My hair is not meant for that, especially in a world before Brazilian blowouts and keratin treatments. So I was at a party, brokenhearted, with a terrible haircut and, if I’m being honest, I think a unibrow.


At some point, a boy came up to my friend and me and said, “Hey, do you want to dance?” I looked at my friend, and she was stone-faced. He asked again, “Hey, do you want to dance?” She still wasn’t giving him the time of day, and he walked away. “Why didn’t you dance with him?” I asked her. “He was cute!” “Me?” she responded. “He was talking to you!”


I was in shock. It did not once occur to me that while I was standing next to my gorgeous friend, a guy would come up and ask me to dance. I tried to find him afterward, but I never got a really good look at him because I kept looking at my friend, wondering why she wouldn’t say yes. I walked away from that night surprised and maybe feeling a little better about myself.


Fast forward a few years, and it came to my attention that there was a boy in our brother fraternity who hated me with a fiery passion. I had no idea why, because I didn’t know the guy at all. The realization was slow to arrive, but I became 99 percent convinced that it was the guy who had asked me to dance at that party when I was a freshman. I tried to have mutual friends explain the situation, but he wouldn’t even discuss it. I was dead to him.


Really, it is fair. His version of that night is vastly different from mine, and from his perspective, not knowing what I was going through, he saw me as essentially every mean high-school girl ever.

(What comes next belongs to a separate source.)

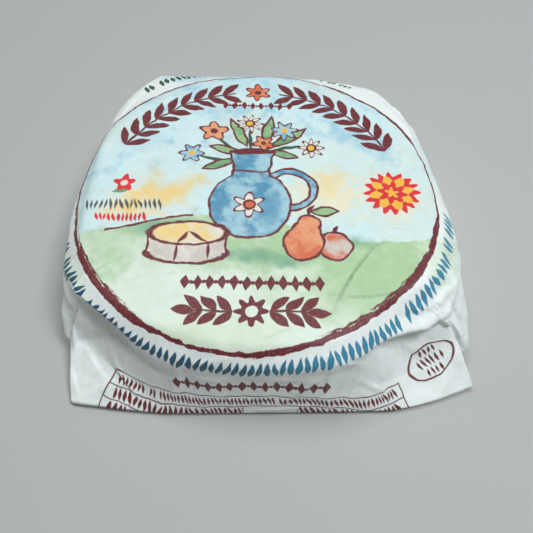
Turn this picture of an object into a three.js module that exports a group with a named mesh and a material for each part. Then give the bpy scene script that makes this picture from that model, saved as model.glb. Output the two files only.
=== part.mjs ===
// A flat round soft cheese wrapped in one sheet of food paper.
// The sheet lies flat over the crown, rounds the shoulder, falls as a slightly hollow wall, and is
// folded under like a parcel, which leaves a straight fold on each side and an ear at each corner.
// Millimetres, +Z up. The origin is the middle of the flat underside, with the front fold at -Y.
import * as THREE from "three";

const HEIGHT = 28; // underside to crown
const CROWN_RADIUS = 59; // the flat top reaches no further than this, nor past the shoulder
const SHOULDER_REACH = 5.5; // width of the rounded shoulder, from the crown's edge to the rim
const CROWN_DOME = 0.4; // rise of the crown's middle above its edge
const SHOULDER_DROP = 5.5; // height of the rounded shoulder, from the crown to the rim
const FOOT_HEIGHT = 1.6; // height of the fold line along the foot
const NOTCH_LIFT = 5; // extra height of the foot where an ear folds over the side
const FOOT_TUCK = 0.9; // how far the lower edge of the fold is tucked in
const FOOT_CLEARANCE = 0.5; // gap between that lower edge and the surface below
const TIP_WIDTH = 2; // blunt end of each ear
const REST_RADIUS = 49; // the flat disc that the cheese rests on
const WALL_HOLLOW = 1.25; // exponent of the wall between the ears: 1 is straight
const EAR_HOLLOW = 2.1; // the same at the ears, where the wall is hollow and the foot flares
const GATHER_DEPTH = 0.5; // the fan of small creases over each shoulder corner
const GATHER_COUNT = 3; // creases to each stretch of rim

// Each corner, anticlockwise from the back right. The rim has four points: the rounded stretch
// ends at the first and last, and the flat facet above the ear lies between the middle two.
// Rim points are [azimuth in degrees, radius]. Foot points are [x, y]: the bend where the ear
// starts, the ear's tip, and the bend where it ends.
const CORNERS = {
  backRight: {
    rim: [[8, 58.5], [33, 63.5], [53, 69], [73, 62.5]],
    foot: [[62.5, 33], [60, 56], [33, 63.5]],
    lifts: [0, 0],
  },
  backLeft: {
    rim: [[100, 62.5], [123.5, 74], [141, 68], [166, 60.5]],
    foot: [[-30, 64], [-57, 61], [-61, 35]],
    lifts: [0, 0],
  },
  frontLeft: {
    rim: [[194, 61], [210, 65.5], [231, 62], [250, 59.5]],
    foot: [[-59.5, -41], [-54.5, -60], [-27, -62.5]],
    lifts: [1, 0],
  },
  frontRight: {
    rim: [[290, 58.5], [310, 60.5], [331, 66], [346, 61.5]],
    foot: [[40, -60.5], [63.5, -53], [63, -44]],
    lifts: [0, 1],
  },
};

const FACET_STEPS = 6; // columns across each stretch of a corner
const SIDE_STEPS = 9; // columns across each side between two corners
const CROWN_ROWS = 5;
const SHOULDER_ROWS = 6;
const WALL_ROWS = 8;
const SHOULDER_SWEEP = THREE.MathUtils.degToRad(78); // the shoulder's arc, a little short of upright

const lerp = THREE.MathUtils.lerp;

function polar([azimuth, radius]) {
  const angle = THREE.MathUtils.degToRad(azimuth);
  return new THREE.Vector2(radius * Math.cos(angle), radius * Math.sin(angle));
}

// A station is one place round the object where the rim and the foot are both known.
function cornerStations({ rim, foot, lifts }) {
  const [start, tip, end] = foot.map(([x, y]) => new THREE.Vector2(x, y));
  const halfTip = end.clone().sub(start).setLength(TIP_WIDTH / 2);
  return [
    { rim: rim[0], foot: start, lift: lifts[0], ear: 0 },
    { rim: rim[1], foot: tip.clone().sub(halfTip), lift: 0, ear: 1 },
    { rim: rim[2], foot: tip.clone().add(halfTip), lift: 0, ear: 1 },
    { rim: rim[3], foot: end, lift: lifts[1], ear: 0 },
  ];
}

// Between the middle two stations the rim runs straight, across the flat facet. Elsewhere it is
// an arc whose radius changes evenly.
function rimBetween(from, to, share) {
  const flat = from.ear === 1 && to.ear === 1;
  if (flat) return polar(from.rim).lerp(polar(to.rim), share);
  const turn = THREE.MathUtils.euclideanModulo(to.rim[0] - from.rim[0], 360);
  return polar([from.rim[0] + turn * share, lerp(from.rim[1], to.rim[1], share)]);
}

// A column is one radial line of the surface, from the crown's edge down to the foot.
function columnBetween(from, to, share) {
  const ear = lerp(from.ear, to.ear, share);
  const gather = Math.sin(2 * Math.PI * GATHER_COUNT * share) * (from.ear + to.ear) / 2;
  return {
    rim: rimBetween(from, to, share),
    foot: from.foot.clone().lerp(to.foot, share),
    footHeight: FOOT_HEIGHT + NOTCH_LIFT * lerp(from.lift, to.lift, share),
    hollow: lerp(WALL_HOLLOW, EAR_HOLLOW, ear),
    gather: GATHER_DEPTH * gather,
  };
}

function allColumns() {
  const stations = Object.values(CORNERS).flatMap(cornerStations);
  return stations.flatMap((from, index) => {
    const to = stations[(index + 1) % stations.length];
    const steps = from.ear === 0 && to.ear === 0 ? SIDE_STEPS : FACET_STEPS;
    return Array.from({ length: steps }, (_, step) => columnBetween(from, to, step / steps));
  });
}

// The points of one column, from just outside the crown's middle to the edge of the flat disc.
function columnPoints(column) {
  const points = [];
  const add = (plan, height) => points.push(new THREE.Vector3(plan.x, plan.y, height));
  const reach = Math.min(column.rim.length() - SHOULDER_REACH, CROWN_RADIUS);
  const edge = column.rim.clone().setLength(reach);
  const rimHeight = HEIGHT - SHOULDER_DROP;

  for (let row = 1; row <= CROWN_ROWS; row++) {
    const share = row / CROWN_ROWS;
    add(edge.clone().multiplyScalar(share), HEIGHT - CROWN_DOME * share ** 2);
  }
  for (let row = 1; row <= SHOULDER_ROWS; row++) {
    const turn = (SHOULDER_SWEEP * row) / SHOULDER_ROWS;
    const outward = Math.sin(turn) / Math.sin(SHOULDER_SWEEP);
    const down = (1 - Math.cos(turn)) / (1 - Math.cos(SHOULDER_SWEEP));
    const fold = column.gather * Math.sin((Math.PI * row) / (SHOULDER_ROWS + 1));
    add(edge.clone().lerp(column.rim, outward), lerp(HEIGHT - CROWN_DOME, rimHeight, down) + fold);
  }
  for (let row = 1; row <= WALL_ROWS; row++) {
    const share = row / WALL_ROWS;
    const plan = column.rim.clone().lerp(column.foot, share ** column.hollow);
    add(plan, lerp(rimHeight, column.footHeight, share));
  }
  const tucked = column.foot.clone().setLength(column.foot.length() - FOOT_TUCK);
  add(tucked, FOOT_CLEARANCE);
  add(column.foot.clone().setLength(REST_RADIUS), 0);
  return points;
}

// Rows of points joined into one closed body, capped by a fan on the crown and one underneath.
function closedBody(columns) {
  const rows = columns[0].length;
  const positions = columns.flat();
  const crown = positions.push(new THREE.Vector3(0, 0, HEIGHT)) - 1;
  const base = positions.push(new THREE.Vector3(0, 0, 0)) - 1;
  const index = [];
  for (let column = 0; column < columns.length; column++) {
    const here = column * rows;
    const next = ((column + 1) % columns.length) * rows;
    index.push(crown, here, next);
    for (let row = 0; row < rows - 1; row++) {
      index.push(here + row, here + row + 1, next + row + 1);
      index.push(here + row, next + row + 1, next + row);
    }
    index.push(base, next + rows - 1, here + rows - 1);
  }
  const geometry = new THREE.BufferGeometry().setFromPoints(positions);
  geometry.setIndex(index);
  geometry.computeVertexNormals();
  return geometry;
}

const paper = new THREE.MeshStandardMaterial({ color: 0xe9e8e4, roughness: 0.6, metalness: 0 });

const wrappedCheese = new THREE.Mesh(closedBody(allColumns().map(columnPoints)), paper);
wrappedCheese.name = "wrapped_cheese";

const cheese = new THREE.Group();
cheese.add(wrappedCheese);

export default cheese;
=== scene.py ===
import math

import bpy
import numpy as np
from mathutils import Matrix, Vector


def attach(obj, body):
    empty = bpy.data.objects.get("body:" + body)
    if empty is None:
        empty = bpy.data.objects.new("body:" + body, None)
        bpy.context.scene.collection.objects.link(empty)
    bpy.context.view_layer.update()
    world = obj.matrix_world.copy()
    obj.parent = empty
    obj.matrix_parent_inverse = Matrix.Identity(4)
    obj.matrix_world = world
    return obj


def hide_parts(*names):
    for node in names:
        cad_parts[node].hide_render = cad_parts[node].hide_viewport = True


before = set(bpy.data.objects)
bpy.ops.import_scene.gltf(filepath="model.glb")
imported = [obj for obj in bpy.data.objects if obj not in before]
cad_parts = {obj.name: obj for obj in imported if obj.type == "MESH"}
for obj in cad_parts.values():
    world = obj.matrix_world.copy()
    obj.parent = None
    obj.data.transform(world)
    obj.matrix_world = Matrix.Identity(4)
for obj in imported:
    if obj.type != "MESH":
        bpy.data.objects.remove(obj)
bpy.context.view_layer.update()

MM = 0.001

# ---------- driving dimensions, millimetres
CROWN_HEIGHT = 28.0  # underside to the flat top
CROWN_LIMIT = 58.5  # the flat top reaches no further out than this
RING_CENTRE = np.array([-3.0, 2.0])  # middle of the printed round, seen from above
RING_RADIUS = 57.0
EDGE_DROP = 0.3  # height from the crown's middle down to its edge
SHOULDER_SPREAD = 1.05  # width of the rounded shoulder, as a share of its height
HOLLOW_SHARE = 0.48  # how far down from the shoulder to the waist the wall is sunk most
HOLLOW_RISE = 0.07  # and how much less far for each millimetre that it is sunk
UNDERSIDE = 0.7  # height of the sheet under the cheese, above the flaps folded over it
UNDER_SHARE = 0.8  # the flat underside reaches out to this share of the foot
TUCK_DEPTH = 1.3  # how far the lower edge of the foot's fold is tucked in
TUCK_HEIGHT = 0.75
FLAP_THICKNESS = 0.08
SHEET_SPAN = 100.0  # length on the flat sheet that is 1 in its UV map
CORNER_PITCH = 0.6  # spacing of the mesh round the wrap, at the corners
SIDE_PITCH = 0.9  # and along the plain sides
ROWS = (70, 14, 10, 10, 18, 4, 3, 3)  # rows of the mesh from each control point to the next
CROWN_SPREAD = 0.75  # less than 1 draws the crown's rows together towards its edge
ROW_BLUR = 1.3  # widest rounding across the folds
COLUMN_BLUR = 3.4  # widest rounding round the wrap
CREASE_STEEP = 0.2  # width of a crease's steep side, as a share of its gentle side
CREASE_CREST = 1.2  # power of a crease's slope: more than 1 makes its crest sharp and its base soft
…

I can’t imagine how embarrassing that was for him. (If, by some chance, he reads this, I really am sorry!)


I’ve been thinking about that night, and the idea of perspectives, a lot. I think it’s partly because we just finished watching the third season of “Cobra Kai,” and never has a show more clearly shown how people can experience the same event and have an entirely different story from it. It’s heartbreaking and funny and sometimes very painful for me to watch, but it’s really gotten me thinking.


I think I’m holding on to two narratives — or stories, if you will — that are pretty unhealthy for me. They both have to do, fundamentally, with a disagreement with people. Anytime I go near these narratives and the people they involve, I become a different person. I’m meaner and snarkier than normal. I say things I regret and agonize over anytime the subject comes up. I even feel it physically: I get heated, there is pressure on my chest, and my stomach gets queasy.


This all tells me I need to take Elsa’s advice and “let it go.”


Honestly, I’m not sure. I just bought a book called Being Wrong: Adventures in the Margin of Error, by Kathryn Schulz, after reading a summary of a TED Talk she gave. In that talk, she said we do three things when someone disagrees with us:


“The first thing we usually do when someone disagrees with us is that we just assume they are ignorant. You know — they don’t have access to the same information we do, and when we generously share that information with them, they are going to see the light and come on over to our team.

“When that doesn’t work — when it turns out those people have all the same information and they still don’t agree with us — we move on to a second assumption: They’re idiots. They have all the right pieces of the puzzle, and they are too moronic to put them together.

And when that doesn’t work — when it turns out that people have all the same facts that we do and they are pretty smart — we move onto a third assumption: They know the truth, and they are deliberately distorting it for their own malevolent purposes.

“So, this is a catastrophe: our attachment to our own rightness. It prevents us from preventing mistakes when we need to and causes us to treat each other terribly.”

I’m hoping this insight will help guide me. At the very least, it’s a starting point. I’m tired of losing myself every time I go near these narratives, so I’m going to do the work and start digging in. I’m not sure what I’ll find, but I’m going to change things. I think I’ll keep sharing my progress on this, if that’s OK. Hopefully, I’ll discover some tips and ways we all can let go of the stories that no longer serve us.